Curb space is some of the most valuable land in a city, yet it is often free or underpriced. Dynamic pricing changes that equation.
Mandatory minimums require developers to build stalls even when they are not needed. That raises costs, reduces flexibility, and crowds out housing.
Reclaiming parking creates space that directly improves city life.
Japan addressed oversupply decades ago by requiring car buyers to prove they had an off-street stall before registering the vehicle.
Parking reform works best as a set of coordinated tools. Pricing curbs, cutting minimums, reclaiming space, and requiring proof of supply each address a different part of the problem.
Together they create cities that are more livable, more sustainable, and more open to innovation.

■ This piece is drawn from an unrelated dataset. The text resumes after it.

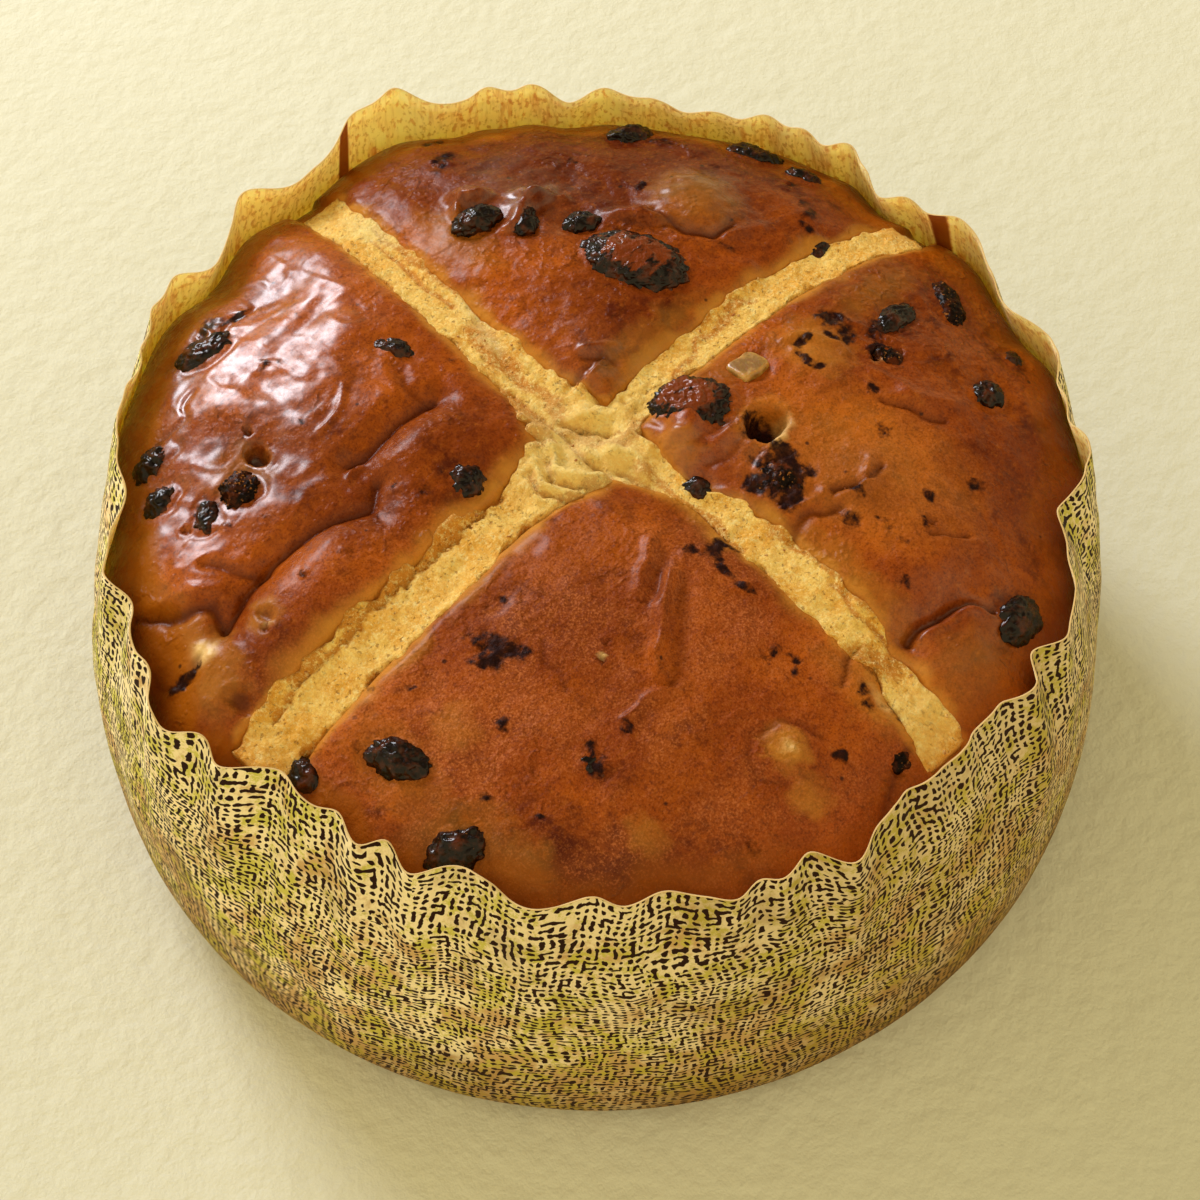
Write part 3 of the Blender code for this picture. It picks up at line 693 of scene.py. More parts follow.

Parking is not only about where cars are stored.
Parking shapes housing costs, climate emissions, traffic levels, and the strength of local economies. Each new garage or surface lot deepens car dependency, while each curb that is reformed creates opportunities for housing, transit, micromobility, and commerce.
This makes parking reform a climate strategy as much as an urban planning tool.
The lessons from San Francisco, Los Angeles, Amsterdam, and Tokyo point to the same conclusion – price curb space, end minimums, reclaim land for people, and set clear rules that keep streets open for movement rather than storage.
Cities can continue investing in more lots and wider roads, or they can reclaim asphalt for people, new services, and cleaner forms of mobility. Those that act decisively will be healthier, more affordable, and more competitive. And those that delay will inherit growing seas of underused parking and the emissions that come with them.